Terra - No interior o senhor tem falado muito do preço dos pedágios. É possível fazer modificações, com os contratos vigentes?
Mercadante - Temos de partir de um diagnóstico. Há ou não um abuso de pedágio em São Paulo. Eu acho que há. Não só o número de praças, 227, quanto o valor da tarifa. Eu estava conversando com o prefeito Gustavo Reis em Jaguariúna, ele me contou uma situação fantástica. Ele tem um amigo que mora em Jaguariúna. De Jaguariúna para Campinas são 18 km. Você paga R$ 7,90 para ir e R$ 7,90 para voltar. Esse rapaz trabalha em Indaiatuba, na Toyota, paga mais um tanto de pedágio e faz a PUC à noite. Então, ele paga R$ 40 por dia, R$ 9.500 de pedágio por ano. Algumas regiões do Estado estão vivendo uma situação que perdeu a racionalidade econômica. Dizer que as estradas de São Paulo são as melhores, já eram antes do pedágio. O pedágio ajuda a manter em bom estado. O que não pode ter é abuso. Prejudica a competitividade da economia e a renda das famílias.

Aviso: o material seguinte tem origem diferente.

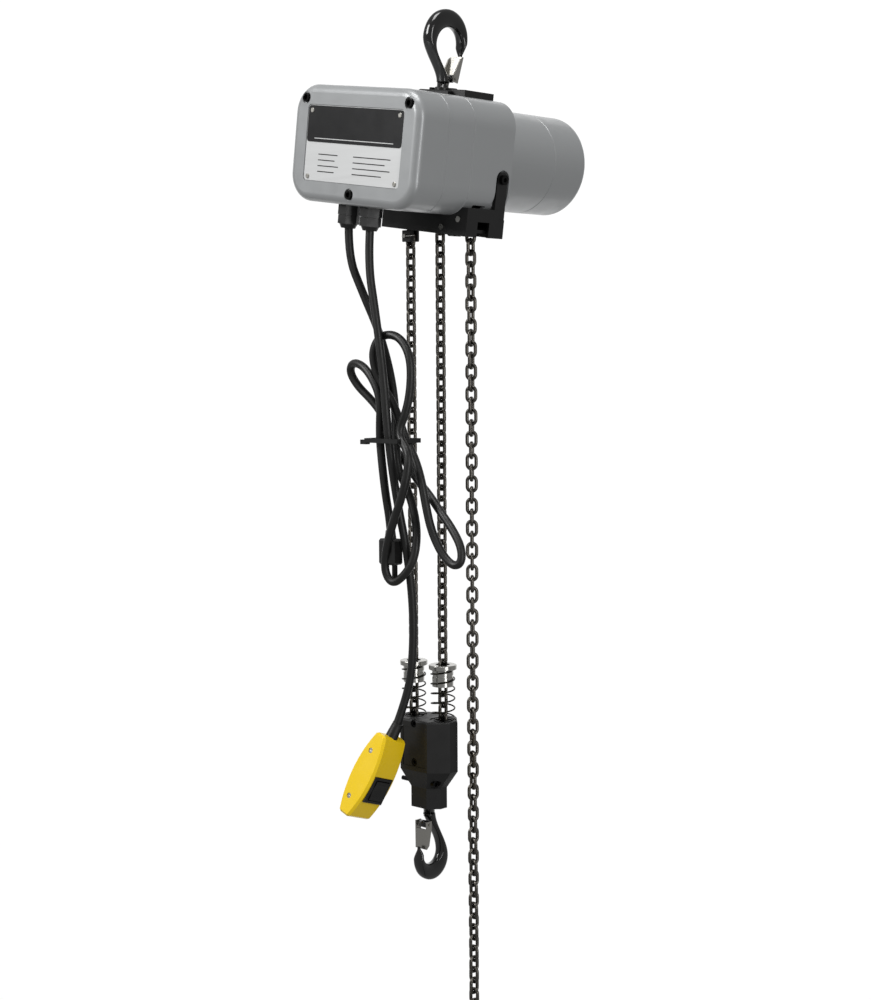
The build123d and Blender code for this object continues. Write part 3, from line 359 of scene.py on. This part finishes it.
def fall(name, x, z, last, stands_for, twist=0.0, step=-1):
    """Links 1 to last of a fall, a pitch apart from z and each a quarter turn from the one before."""
    base, quads = link_skin()
    verts, faces = [], []
    for i in range(1, last + 1):
        a = math.radians((90 if i % 2 == 0 else 0) + twist * i)
        faces.append(quads + len(base) * len(verts))
        verts.append(np.stack((base[:, 0] * math.cos(a) - base[:, 1] * math.sin(a) + x,
                               base[:, 0] * math.sin(a) + base[:, 1] * math.cos(a),
                               base[:, 2] + z + step * LINK_PITCH * i), 1))
    obj = mesh(name, MM * np.concatenate(verts), np.concatenate(faces), CHAIN_STEEL)
    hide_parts(stands_for)
    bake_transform(obj)
    return obj


fall("dead_chain", DEAD_X, IDLER_Z, 47, "chain_dead_fall", step=1)
fall("live_chain", LIVE_X, LOAD_SHEAVE_Z, 53, "chain_live_fall")
fall("slack_chain", SLACK_X, LOAD_SHEAVE_Z, 80, "chain_slack_fall", twist=1.2)
for side in ("dead", "live"):
    coil = bpy.data.objects.new(f"{side}_spring", NODES[f"spring_{side}_fall"].data.copy())
    bpy.context.collection.objects.link(coil)
    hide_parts(f"spring_{side}_fall")
    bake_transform(coil)


# ---- cords ----------------------------------------------------------------------------------
PENDANT_CORD = [(-38.3, -80, -201.6), (-44, -80, -245), (-33, -79, -305), (-24, -77, -370),
                (-21, -74, -437), (-17, -66, -500), (-14, -53, -560), (-13, -46, -620),
                (-18, -42.5, -675), (-27.5, -41.5, -717), (-38.6, -51.1, -755.2)]
# the power cord from its gland through the tie, round four loops, back to the tie and the plug
POWER_CORD = [(-71.6, -80, -196.9), (-76, -79, -238), (-61, -71, -280), (-46, -61, -322),
              (-36, -55, -365), (-29, -55, -402), (-27.5, -56.5, -437), (-24, -57, -470),
              (-15.7, -53, -485.9), (-4.4, -53, -510.2), (1.7, -54, -536.5), (-0.1, -57, -563.2),
              (-10.6, -61, -580.9), (-26.7, -64, -592.2), (-36.9, -66, -578.7),
              (-30.2, -70, -552.8), (-13.4, -75, -522.6), (3.9, -78, -493), (11.2, -77, -466.4),
              (10.4, -75, -447.8), (-10.5, -71, -430), (2.8, -69, -403.2), (7.9, -68, -375),
              (6.9, -68, -348.9), (-5.3, -67, -331), (-20.8, -68, -323.9), (-36.7, -71, -326.9),
              (-45, -73, -341.9), (-43, -72, -360.9), (-35.5, -67, -380), (-21.9, -63, -399.9),
              (-9, -59.5, -437), (4.5, -60, -454.3), (16.3, -62, -478.3), (22.3, -62, -504.4),
              (28, -60, -530.6), (40.9, -58, -554.4), (55.7, -56, -567), (66.1, -54, -562.6),
              (64.1, -52, -546.7), (49.6, -50, -529), (32.7, -49, -513.2), (12, -47, -493.5),
              (-4, -43.5, -484), (-24, -44, -462), (-38.5, -50.5, -444), (-39.5, -53.5, -425),
              (-56.2, -53, -404.5), (-66.9, -56, -392.9), (-82.2, -60, -379.4),
              (-90.4, -64, -363.9), (-81.2, -68, -353.8), (-64.3, -70, -356.5),
              (-48.2, -71, -369.5), (-34.8, -71, -392.3), (-41, -67.5, -430), (-37, -68, -462),
              (-34, -66, -495), (-33, -61.5, -520), (-32.5, -60.5, -533)]

pendant_cord = tube("pendant_cable", PENDANT_CORD, CORD_RADIUS, RUBBER)
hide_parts("pendant_cord")
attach(pendant_cord, "case")
power_cord = tube("power_cable", POWER_CORD, CORD_RADIUS, RUBBER)
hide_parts("power_cord", "power_cord_hank")
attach(power_cord, "case")


# ---- camera and light -----------------------------------------------------------------------
def camera():
    """The camera, aimed by its turn to the right, its dip and its roll."""
    dip, roll = math.radians(4.60), math.radians(-0.37)
    ahead = Vector((-math.sin(TURN) * math.cos(dip), math.cos(TURN) * math.cos(dip), -math.sin(dip)))
    right = ahead.cross(Vector((0, 0, 1))).normalized()
    up = right.cross(ahead)
    across = right * math.cos(roll) + up * math.sin(roll)
    upward = up * math.cos(roll) - right * math.sin(roll)
    data = bpy.data.cameras.new("camera")
    data.sensor_width = 36.0
    data.lens = 63.0
    data.clip_start = 0.05
    obj = bpy.data.objects.new("camera", data)
    bpy.context.collection.objects.link(obj)
    turned = Matrix((across, upward, -ahead)).transposed().to_4x4()
    obj.matrix_world = Matrix.Translation((1.304, -1.3745, -0.351)) @ turned
    bpy.context.scene.camera = obj


def area(name, place, size, power, aim=(0, 0, -0.45)):
    """A soft rectangular light at place, aimed at the hoist's middle."""
    data = bpy.data.lights.new(name, "AREA")
    data.shape = "RECTANGLE"
    data.size, data.size_y = size
    data.energy = power
    obj = bpy.data.objects.new(name, data)
    bpy.context.collection.objects.link(obj)
    obj.location = place
    obj.rotation_euler = (Vector(aim) - Vector(place)).to_track_quat("-Z", "Y").to_euler()


def surroundings():
    """A white studio: a lit white wall behind, soft light from the left, the right and above."""
    world = bpy.data.worlds.new("studio")
    bpy.context.scene.world = world
    world.use_nodes = True
    tree = world.node_tree
    back = tree.nodes["Background"]
    back.inputs["Color"].default_value = (1, 1, 1, 1)
    back.inputs["Strength"].default_value = 0.30
    area("key", (-1.2, -2.4, 1.2), (1.1, 1.6), 62)
    area("top", (0.3, -0.5, 1.9), (1.2, 1.2), 30)
    area("side", (2.4, -0.6, -0.3), (0.5, 2.2), 22)
    glow = bpy.data.materials.new("lit white wall")
    glow.use_nodes = True
    shader = glow.node_tree.nodes["Principled BSDF"]
    shader.inputs["Base Color"].default_value = (0, 0, 0, 1)
    shader.inputs["Emission Color"].default_value = (1, 1, 1, 1)
    shader.inputs["Emission Strength"].default_value = 1.0
    ahead, side = Vector((-math.sin(TURN), math.cos(TURN), 0)), Vector((math.cos(TURN), math.sin(TURN), 0))
    middle = ahead * 2.0 + Vector((0, 0, -0.5))
    corners = [middle + side * a + Vector((0, 0, b)) for a, b in ((-2, -2), (2, -2), (2, 2), (-2, 2))]
    mesh("wall", corners, [(0, 1, 2, 3)], glow, smooth=False)


camera()
surroundings()
bpy.context.scene.view_settings.view_transform = "Standard"


# ---- nameplate ------------------------------------------------------------------------------
# from the front cover's own millimetres, with x and z from the middle of the plate, to the frame
HANG = Matrix.Rotation(LEAN, 4, "Y") @ Matrix.Translation((-20.7 * MM, -105 * MM, -133 * MM))


def case_slab(name, x0, x1, z0, z1, y, thick, mat, corner=0.0):
    """A thin plate on the front cover, in the case's own millimetres, its corners rounded."""
    sx, sz = np.repeat((1, -1, -1, 1), 7), np.repeat((1, 1, -1, -1), 7)
    a = np.radians(np.repeat((0, 90, 180, 270), 7) + np.tile(15 * np.arange(7), 4))
    x = np.where(sx > 0, x1, x0) - sx * corner + corner * np.cos(a)
    z = np.where(sz > 0, z1, z0) - sz * corner + corner * np.sin(a)
    n = len(a)
    front = MM * np.stack((x, np.full(n, y), z), 1)
    back = MM * np.stack((x, np.full(n, y + thick), z), 1)
    hang = np.array(HANG)
    verts = np.concatenate((front, back)) @ hang[:3, :3].T + hang[:3, 3]
    faces = [list(range(n)), list(range(2 * n - 1, n - 1, -1))]
    faces += [[k, k + n, (k + 1) % n + n, (k + 1) % n] for k in range(n)]
    obj = mesh(name, verts, faces, mat, smooth=False)
    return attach(obj, "case")


case_slab("nameplate_dark_band", -72, 72, 1, 39, 0.55, 0.3, PLATE_DARK, 3.5)
case_slab("nameplate_rule", -60, 60, 4.5, 5.3, 0.4, 0.2, PLATE_LIGHT, 0.3)
for row, (z, x0, x1) in enumerate([(-12, -52, -22), (-12, 2, 58), (-18, -52, -26), (-18, 2, 50),
                                   (-24, -52, -20), (-24, 2, 58), (-30, -52, -26), (-30, 2, 46)]):
    case_slab(f"nameplate_line_{row}", x0, x1, z, z + 1.0, 0.7, 0.15, PLATE_DARK, 0.3)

Terra - E como mexer nisso?
Mercadante - Todo contrato tem uma cláusula que se chama equilíbrio econômico financeiro. Vale tanto para ajuste favoráveis à empresa, como deve valer para ajustes favoráveis ao consumidor. Aumentou o fluxo de veículos brutalmente. A economia melhorou muito em termo de volume de negócios. O próprio governo do Estado está usando novos parâmetros. É preciso repactuar isso.